What kind of things do you look for, especially given that these are quick conversations?

Well, we invest in people. I've been doing this for 21 years, and I have talked to thousands of entrepreneurs. I'm not looking at their idea. I'm looking at: Are they a leader? Are they focused on their product? Can they attract the team? What are the cofounders like? I can tell within three minutes.

I imagine you get mobbed at these events.

You do get mobbed. The last class, I left the dinner at 11:30 p.m. I didn't leave until every founder who wanted to meet me met me. I got to hear a sound bite on every founder who was interested in saying hello. And then the SV Angel partners will go meet them.

Over the years, investors have complained about how YC has shifted the power dynamic towards entrepreneurs, pushing valuations up and advocating for terms more favorable to founders. What do you think about the griping?

I disagree with all of it, vehemently. YC has leveled the playing field by standardizing the legal documents, so that there doesn't need to be a painful negotiation. What they’ve done is a massive service to the industry. Everyone can just go do their work: Instead of fighting over terms, you're forced to evaluate the quality of each company on its own merit—rather than on terms, which is a waste of time.

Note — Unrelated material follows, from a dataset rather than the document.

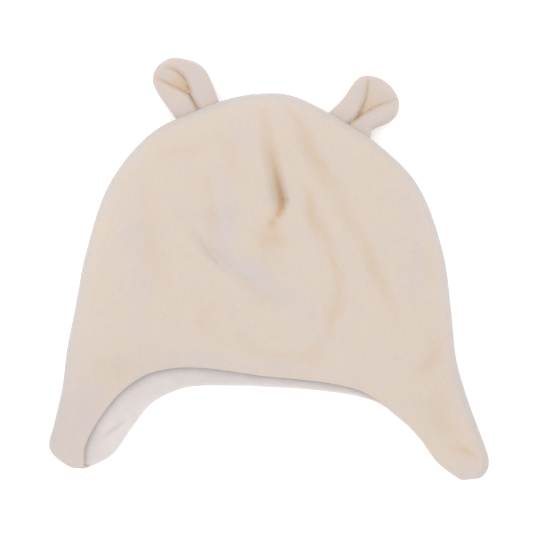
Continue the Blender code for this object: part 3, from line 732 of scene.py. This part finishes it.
class Nodes:
    """Short calls for the nodes of one material."""

    def __init__(self, name):
        self.material = bpy.data.materials.new(name)
        self.material.use_nodes = True
        self.tree = self.material.node_tree
        self.shader = self.tree.nodes["Principled BSDF"]
        self.place = self.add("ShaderNodeTexCoord").outputs["Object"]

    def add(self, kind, inputs=(), **settings):
        node = self.tree.nodes.new(kind)
        for key, value in settings.items():
            setattr(node, key, value)
        for key, value in dict(inputs).items():
            self.put(node.inputs[key], value)
        return node

    def put(self, socket, value):
        if isinstance(value, bpy.types.NodeSocket):
            self.tree.links.new(value, socket)
        else:
            socket.default_value = value

    def noise(self, scale, detail=2.0, roughness=0.5, stretch=(1, 1, 1)):
        spot = self.add("ShaderNodeMapping", {"Vector": self.place, "Scale": stretch}).outputs[0]
        inputs = {"Vector": spot, "Scale": scale, "Detail": detail, "Roughness": roughness}
        return self.add("ShaderNodeTexNoise", inputs).outputs["Fac"]

    def ramp(self, value, low, high, out_low=0.0, out_high=1.0):
        inputs = {0: value, 1: low, 2: high, 3: out_low, 4: out_high}
        return self.add("ShaderNodeMapRange", inputs, interpolation_type="SMOOTHSTEP").outputs[0]

    def mix(self, factor, first, second, kind="MIX"):
        node = self.add("ShaderNodeMix", data_type="RGBA", blend_type=kind)
        self.put(node.inputs[0], factor)
        self.put(node.inputs[6], first)
        self.put(node.inputs[7], second)
        return node.outputs[2]

    def attribute(self, name):
        return self.add("ShaderNodeAttribute", attribute_name=name).outputs["Fac"]

    def maths(self, operation, first, second):
        return self.add("ShaderNodeMath", {0: first, 1: second}, operation=operation).outputs[0]

    def bump(self, height, distance, strength=1.0, normal=None):
        inputs = {"Height": height, "Distance": distance, "Strength": strength}
        if normal:
            inputs["Normal"] = normal
        return self.add("ShaderNodeBump", inputs).outputs[0]

    def finished(self, inputs):
        for key, value in inputs.items():
            self.put(self.shader.inputs[key], value)
        return self.material


def velour():
    """Peach cream velour: short soft pile with mottled tone, painted sheen where the pile lies the
    other way, painted shade, warmer and deeper, in its folds, and painted sheen and shade along
    its seams.
    """
    n = Nodes("peach_cream_velour")
    warm = (0.700, 0.597, 0.522, 1)
    yellow = (0.694, 0.596, 0.496, 1)
    # pale is the painted sheen colour, paler and cooler
    pale = (0.662, 0.580, 0.550, 1)
    # tan and deep are painted shade colours for the folds and the dart
    fold_shade_tan = (0.680, 0.546, 0.424, 1)
    deep = (0.570, 0.380, 0.245, 1)
    # rim is the painted sheen and shade colour along the seams, greyer and darker
    rim = (0.580, 0.545, 0.542, 1)
    tuft = (0.93, 0.90, 0.87, 1)
    patches = n.ramp(n.noise(95, 3, 0.6), 0.35, 0.68)
    wisps = n.ramp(n.noise(420, 3, 0.6, (1.0, 0.45, 1.0)), 0.3, 0.7)
    wales = n.noise(340, 1, 0.5, (1.0, 0.06, 1.0))
    # painted sheen from the mesh, mixed with the pile's own mottled tone
    sheen_and_mottle = n.attribute("painted_sheen")
    for pattern, strength in ((patches, 0.42), (wisps, 0.12), (wales, 0.20)):
        sheen_and_mottle = n.maths("ADD", sheen_and_mottle, n.maths("MULTIPLY", pattern, strength))
    colour = n.mix(n.ramp(n.noise(60, 2, 0.6), 0.42, 0.70), warm, yellow)
    colour = n.mix(n.ramp(sheen_and_mottle, 0.20, 1.25), colour, pale)
    # painted shade: tan in shallow folds, deep in the deepest
    fold = n.attribute("painted_fold_shade")
    colour = n.mix(n.ramp(fold, 0.0, 0.45), colour, fold_shade_tan)
    colour = n.mix(n.ramp(fold, 0.40, 1.0), colour, deep)
    # painted sheen and shade along the seams
    colour = n.mix(n.attribute("rim_sheen_and_shade"), colour, rim)
    tufts = n.ramp(n.noise(1500, 3, 0.7), 0.42, 0.68, 0.0, 0.5)
    pile = n.bump(n.noise(2600, 2, 0.6), 0.00026, 0.9)
    inputs = {
        "Base Color": n.mix(tufts, colour, tuft, "MULTIPLY"),
        "Roughness": n.ramp(wisps, 0.0, 1.0, 0.82, 0.96),
        "Specular IOR Level": 0.15,
        "Sheen Weight": 0.45,
        "Sheen Roughness": 0.45,
        "Sheen Tint": (0.93, 0.95, 1.0, 1),
        "Normal": n.bump(n.noise(520, 3, 0.55, (1.0, 0.5, 1.0)), 0.0005, 0.65, pile),
    }
    return n.finished(inputs)


def jersey():
    """Off-white cotton jersey with a fine rib."""
    n = Nodes("off_white_jersey")
    light = (0.750, 0.692, 0.680, 1)
    shade = (0.718, 0.658, 0.644, 1)
    groove = (0.64, 0.60, 0.58, 1)
    # crease is the painted shade colour for the lining's crease
    crease = (0.60, 0.53, 0.52, 1)
    cloudy = n.ramp(n.noise(120, 3, 0.6), 0.3, 0.7)
    knit = {"Vector": n.place, "Scale": 420.0, "Distortion": 1.2, "Detail": 1.0, "Detail Scale": 3.0}
    ribs = n.add("ShaderNodeTexWave", knit, bands_direction="X").outputs["Fac"]
    colour = n.mix(cloudy, light, shade)
    colour = n.mix(n.ramp(ribs, 0.0, 1.0, 0.07, 0.0), colour, groove)
    inputs = {
        "Base Color": n.mix(n.attribute("painted_fold_shade"), colour, crease),
        "Roughness": n.ramp(cloudy, 0, 1, 0.80, 0.92),
        "Specular IOR Level": 0.2,
        "Sheen Weight": 0.15,
        "Normal": n.bump(ribs, 0.0002, 0.3, n.bump(n.noise(1800, 2), 0.0001, 0.5)),
    }
    return n.finished(inputs)


def paper():
    """The plain pale floor."""
    n = Nodes("pale_paper")
    inputs = {
        "Base Color": n.mix(n.noise(30, 2), (0.93, 0.93, 0.93, 1), (0.95, 0.95, 0.95, 1)),
        "Roughness": 0.9,
        "Specular IOR Level": 0.0,
        "Emission Color": (1, 1, 1, 1),
        "Emission Strength": FLOOR_GLOW,
    }
    return n.finished(inputs)


def camera():
    data = bpy.data.cameras.new("camera")
    obj = bpy.data.objects.new("camera", data)
    bpy.context.scene.collection.objects.link(obj)
    obj.location = (0, CAMERA_Y, CAMERA_HEIGHT)
    frame_width = FRAME_PIXELS * METRES_PER_PIXEL
    data.sensor_width = SENSOR
    data.lens = SENSOR * (CAMERA_HEIGHT - CROWN_SEAM_HEIGHT) / frame_width
    data.clip_end = CLIP_END
    bpy.context.scene.camera = obj


def soft_box():
    """A wide round light that faces the hat."""
    data = bpy.data.lights.new("soft_box", "AREA")
    data.shape = "DISK"
    data.size = SOFT_BOX_SIZE
    data.energy = SOFT_BOX_WATTS
    obj = bpy.data.objects.new("soft_box", data)
    bpy.context.scene.collection.objects.link(obj)
    obj.location = SOFT_BOX_PLACE
    obj.rotation_euler = (-Vector(SOFT_BOX_PLACE)).to_track_quat("-Z", "Y").to_euler()


def studio():
    """Soft light from all round, and a soft box from the upper left."""
    world = bpy.data.worlds.new("studio")
    world.use_nodes = True
    background = world.node_tree.nodes["Background"]
    background.inputs["Color"].default_value = (1, 1, 1, 1)
    background.inputs["Strength"].default_value = SKY_STRENGTH
    bpy.context.scene.world = world
    bpy.context.scene.view_settings.view_transform = "Standard"
    soft_box()


def floor():
    bpy.ops.mesh.primitive_plane_add(size=FLOOR_SIZE)
    obj = bpy.context.object
    obj.name = "floor"
    obj.data.materials.append(paper())


def main():
    camera()
    studio()
    floor()
    pile, knit = velour(), jersey()
    pieces = {
        "front_panel": panel("velour_front", front_surface, 1, FRONT_MEET, pile),
        "back_panel": panel("velour_back", back_surface, -1, BACK_MEET, pile),
        "front_lining": lining("jersey_front", front_surface, 1, FRONT_MEET, knit),
        "back_lining": lining("jersey_back", back_surface, -1, BACK_MEET, knit),
    }
    pieces.update({name: ear_object(name, pile) for name in EARS})
    for node, obj in pieces.items():
        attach(obj, "root")
        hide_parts(node)


main()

What’s your impression of Sam Altman, YC’s new president? Were you surprised when he took the job?

I wasn’t. It's been the most seamless transition ever. YC has been able to scale under Sam's leadership and do more recruiting. They’ve added more partners and taken more companies into each batch.

Is YC, by presenting you with a prescreened batch of companies, ruining all the fun for investors like you?

No, no, no. Because when there's 114 companies, there's plenty to do. It's really a convenience. YC is a convenience store with all the top-quality brands. It's all been curated for you. And you get to go in and be a really smart shopper.